▶ **Directive**
Select all lines with the string "materials" in them, and copy those lines.

▶ **Dataset content**
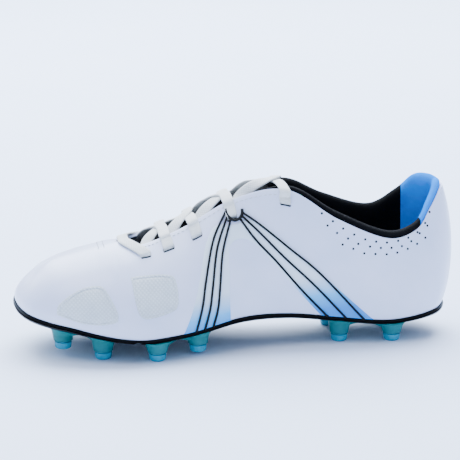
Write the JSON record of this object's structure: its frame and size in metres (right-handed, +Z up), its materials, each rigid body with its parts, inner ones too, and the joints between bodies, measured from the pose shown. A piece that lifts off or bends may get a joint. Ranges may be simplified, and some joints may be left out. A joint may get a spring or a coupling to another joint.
{
  "type": "soccer cleat",
  "caption": "Low left soccer cleat with a white synthetic upper, a side support band with lockdown cords, a collar lining and moulded firm ground studs.",
  "frame": {"origin": "middle of the bounding box in plan, on the plane that the studs stand on", "axes": "-X towards the toe, +X towards the heel, +Z up, -Y the lateral (outer) side of a left foot"},
  "size_m": [0.2838, 0.096, 0.1036],
  "materials": {
    "upper_synthetic": "satin coated synthetic",
    "tongue_face": "satin coated synthetic",
    "grip_pad": "matt embossed",
    "support_band": "printed film, fading from pale to blue",
    "support_cord": "woven cord",
    "lace": "flat woven",
    "lace_tip": "clear film",
    "collar_lining": "brushed knit",
    "heel_lining": "smooth knit",
    "foam": "open cell foam",
    "stiffener": "thermoplastic sheet",
    "insole_board": "needled board",
    "sockliner": "knit over foam",
    "sole_plate": "moulded",
    "stud_base": "translucent moulded",
    "stud_tip": "moulded"
  },
  "bodies": {
    "rearfoot": {"rear_plate": "sole_plate", "rear_insole_board": "insole_board", "sockliner_ball": "sockliner", "vamp_flex_zone": "upper_synthetic", "quarter_lateral": "upper_synthetic", "quarter_medial": "upper_synthetic", "heel_counter": "stiffener", "collar_foam": "foam", "heel_lining": "heel_lining", "collar_lining_lateral": "collar_lining", "collar_lining_medial": "collar_lining", "grip_pad_rear_lateral": "grip_pad", "grip_pad_rear_medial": "grip_pad", "support_band_lateral": "support_band", "support_band_medial": "support_band", "support_cords_lateral": "support_cord", "support_cords_medial": "support_cord", "lace": "lace", "lace_tip_lower": "lace_tip", "lace_tip_upper": "lace_tip", "stud_frame_ball_lateral": "stud_base", "stud_frame_ball_medial": "stud_base", "stud_frame_heel_lateral": "stud_base", "stud_frame_heel_medial": "stud_base", "stud_tip_ball_lateral_front": "stud_tip", "stud_tip_ball_lateral_rear": "stud_tip", "stud_tip_ball_medial_front": "stud_tip", "stud_tip_ball_medial_rear": "stud_tip", "stud_tip_heel_lateral_front": "stud_tip", "stud_tip_heel_lateral_rear": "stud_tip", "stud_tip_heel_medial_front": "stud_tip", "stud_tip_heel_medial_rear": "stud_tip"},
    "forefoot": {"forefoot_plate": "sole_plate", "forefoot_insole_board": "insole_board", "sockliner_forefoot": "sockliner", "vamp": "upper_synthetic", "toe_puff": "stiffener", "grip_pad_front_lateral": "grip_pad", "grip_pad_front_medial": "grip_pad", "stud_frame_toe_lateral": "stud_base", "stud_frame_toe_medial": "stud_base", "stud_tip_toe_lateral_front": "stud_tip", "stud_tip_toe_lateral_rear": "stud_tip", "stud_tip_toe_medial_front": "stud_tip", "stud_tip_toe_medial_rear": "stud_tip"},
    "tongue_flap": {"tongue": "tongue_face", "tongue_lining": "collar_lining"},
    "loose_sockliner": {"sockliner_heel": "sockliner"}
  },
  "joints": [
    {"name": "forefoot_flex", "type": "hinge", "parent": "rearfoot", "child": "forefoot", "pos_m": [-0.0726, 0.00125, 0.0122], "axis": [0, 1, 0], "range_deg": [0, 25], "stiffness_Nm_per_rad": 6, "deforming": ["vamp_flex_zone"]},
    {"name": "tongue_tilt", "type": "hinge", "parent": "rearfoot", "child": "tongue_flap", "pos_m": [-0.0664, 0.00125, 0.0643], "axis": [0, 1, 0], "range_deg": [0, 8], "stiffness_Nm_per_rad": 0.6},
    {"name": "sockliner_lift", "type": "hinge", "parent": "rearfoot", "child": "loose_sockliner", "pos_m": [-0.0211, 0.00125, 0.0224], "axis": [0, -1, 0], "range_deg": [0, 5]}
  ]
}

▶ **Worked solution**
Write the JSON record of this object's structure: its frame and size in metres (right-handed, +Z up), its materials, each rigid body with its parts, inner ones too, and the joints between bodies, measured from the pose shown. A piece that lifts off or bends may get a joint. Ranges may be simplified, and some joints may be left out. A joint may get a spring or a coupling to another joint.
  "materials": {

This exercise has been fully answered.